Oops... already did, just forgot to commit it :-).

> >         lru_cache.h                                                 \
> >+        lru_writeback_cache.h                                        \
> 
> Do we really need lru_cache.h to exist? Why not use lru_writeback_cache 
> in all cases and ignore the dirty bits when irrelevant?

Good point.  Done.

> >-#undef _REENTRANT
> >-#include "lru_cache.h"
> >+#include "lru_cache.hh"
> 
> If you're using lru_cache.hh (not .h), make sure you change the makefile 
> and commit it. Or just toss lru_cache.{h,hh} as discussed above.

Right...

> >@@ -77,9 +78,10 @@ namespace
> > {
> >   struct query_param
> >   {
> >-    enum arg_type { text, blob };
> >+    enum arg_type { text, blob, s64 };
> >     arg_type type;
> >     string data;
> >+    ::s64 integer;
> >   };
> 
> Hm. I accept that sqlite prefers signed integers, but I sure don't. Can 
> we push the conversion to and from unsigned down inside this interface, 
> so it only happens in database.cc?
> 
> >@@ -748,6 +784,12 @@ database::fetch(results & res,
> >                               SQLITE_STATIC);
> >           }
> >           break;
> >+        case query_param::s64:
> >+          {
> >+            sqlite3_bind_int64(i->second.stmt(), param,
> >+                               idx(query.args, param - 1).integer);
> >+          }
> >+          break;
> >         default:
> >           I(false);
> >         }
> 
> I guess here, in particular.
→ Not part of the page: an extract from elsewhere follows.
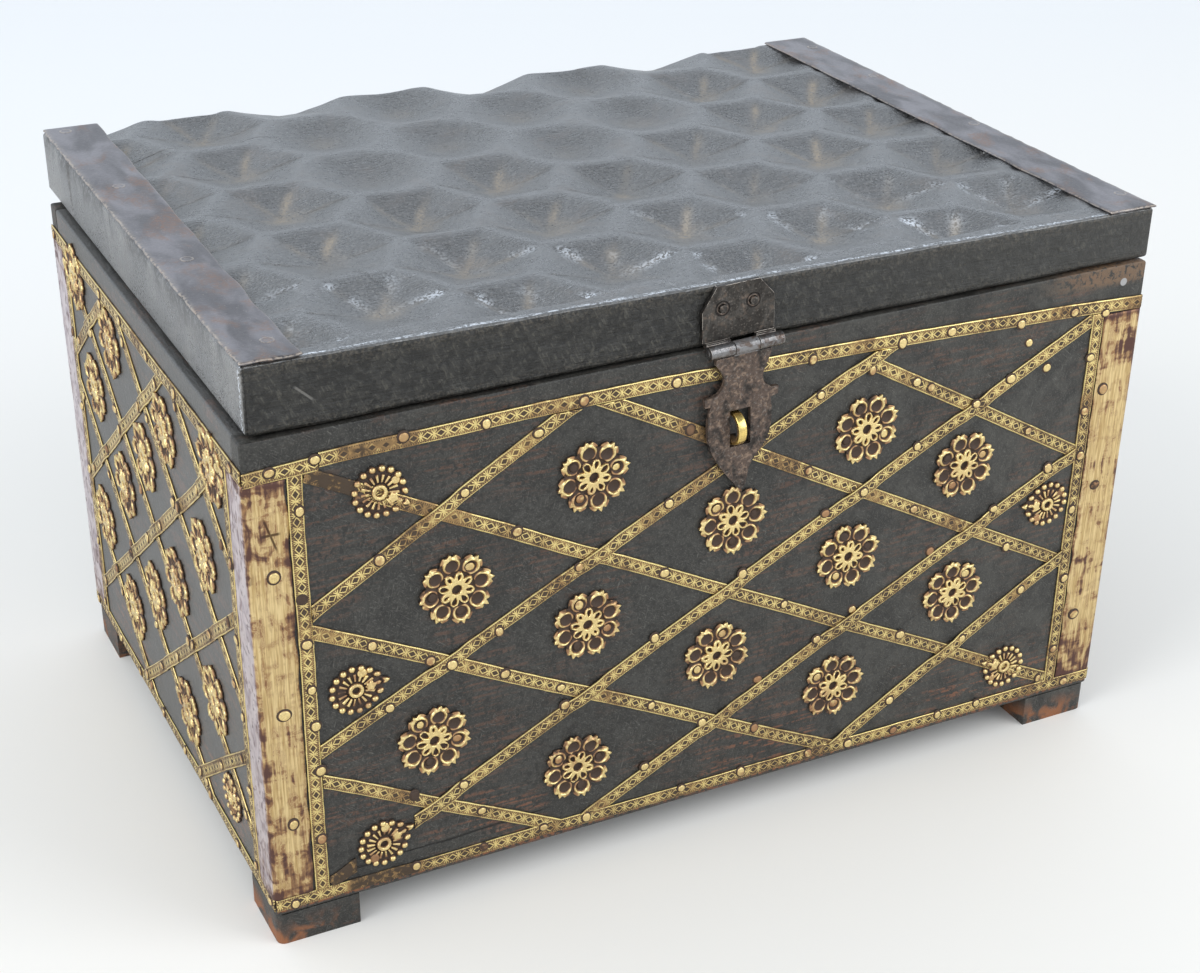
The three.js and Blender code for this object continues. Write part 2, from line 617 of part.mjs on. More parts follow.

You could isolate it in one line here.

Hm.  I'm not sure.  Basically, IIUC, the difference between signed and
unsigned is in:
  1) comparison operators
  2) widening coercion
  3) IO/printing/parsing
and in particular, arithmetic couldn't care less _which_
representatives us silly humans think we're using for our 2^n modulo
equivalence classes, the computer'll happily use the same bit strings
either way?

(1) and (2) are irrelevant here, because these are just uninterpreted
blobs, we never _do_ anything with them (also, they're 64 bit, so not
much widening going on :-)).  (3) is, sadly, actually somewhat
relevant -- we do often convert these things to and from strings,
either to send to sqlite3 (because we are using code shared with file
etc. reconstruction that wants to use strings), or get back (because
results objects are always strings).

In fact this doesn't matter, because just like we know that a 64-bit
value will never overflow, we know a 63-bit value won't overflow
either, and that's what would have to happen for any of this to
matter.

Given that it's purely a question of style, though, I guess I have a
slight preference for sticking with signed integers, just because the
IO stuff makes this style seem cleaner to me :-).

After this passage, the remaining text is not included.